É um sal que cheira à terra salgada pelo vento.
Quando levado para o exterior e deixado ao sabor da brisa, liberta notas minerais, discretas mas profundas, como se sussurrasse a história da ilha de onde veio.

A Mão do “Paludier”

O sal de Noirmoutier é colhido por artesãos chamados "paludiers", que mantêm viva a tradição de uma colheita manual, paciente e silenciosa.
O seu trabalho não é industrial. É gesto antigo, repetido com saber, onde o tempo não se apressa, mas se respeita.

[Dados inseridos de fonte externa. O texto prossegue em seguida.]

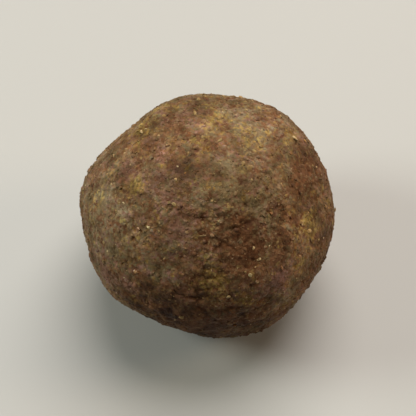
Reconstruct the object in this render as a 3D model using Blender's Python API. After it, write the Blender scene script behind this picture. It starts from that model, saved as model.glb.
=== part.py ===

Com ancinhos de madeira, os cristais são puxados para as margens dos tanques, escorridos ao sol e reunidos como se fossem joias discretas.
É um trabalho duro, mas cheio de dignidade.
E o produto final — esse sal simples, cinzento, mineral — fala por si.

Combinado com o Essencial

O sal cinzento de Noirmoutier combina na perfeição com ingredientes igualmente autênticos.
Um exemplo clássico?
Bonnottes assadas com casca, azeite e sal cinzento.

Colocadas no forno, bem lavadas, sobre uma cama generosa deste sal, as batatas absorvem uma crocância subtil, ligeiramente mineral.
Com manteiga ou azeite, nada mais.
É um prato humilde, mas que revela todo o potencial do ingrediente bem tratado.

Outro casamento perfeito: uma dourada pequena ou média, temperada apenas com um punhado deste sal húmido, e levada à grelha.
Nada mais é necessário.
Porque o sal, neste caso, faz mais do que temperarenobrece.

Ouro Cinzento: Uma Nova Perspectiva

Vivemos num tempo que valoriza o que brilha.
Falamos de ouro branco, de flor de sal, de cristais translúcidos, como se o brilho fosse sinónimo de valor.

Mas o sal de Noirmoutier lembra-nos de algo mais profundo:
a verdadeira riqueza está, muitas vezes, no que passa despercebido.
No que é recolhido com esforço, num clima difícil, por mãos que conhecem o mar e a lama.

Este “ouro cinzento” não é feito para enfeitar pratos de luxo.
É feito para trazer verdade ao sabor, para devolver o sentido do lugar ao que comemos.

Salgado com Significado

Num mundo onde os sabores se tornam cada vez mais artificiais, o sal de Noirmoutier permanece fiel às suas origens.
É sal com história, com clima, com textura.
Não pretende agradar a todos.
Mas fala aos que escutam o detalhe, aos que respeitam o sabor da terra e do mar.

E assim, entre batatas nobres, peixe fresco e mãos calejadas pelo sal, a pequena ilha de Noirmoutier continua a produzir um dos sais mais singelos — e mais autênticos — da Europa.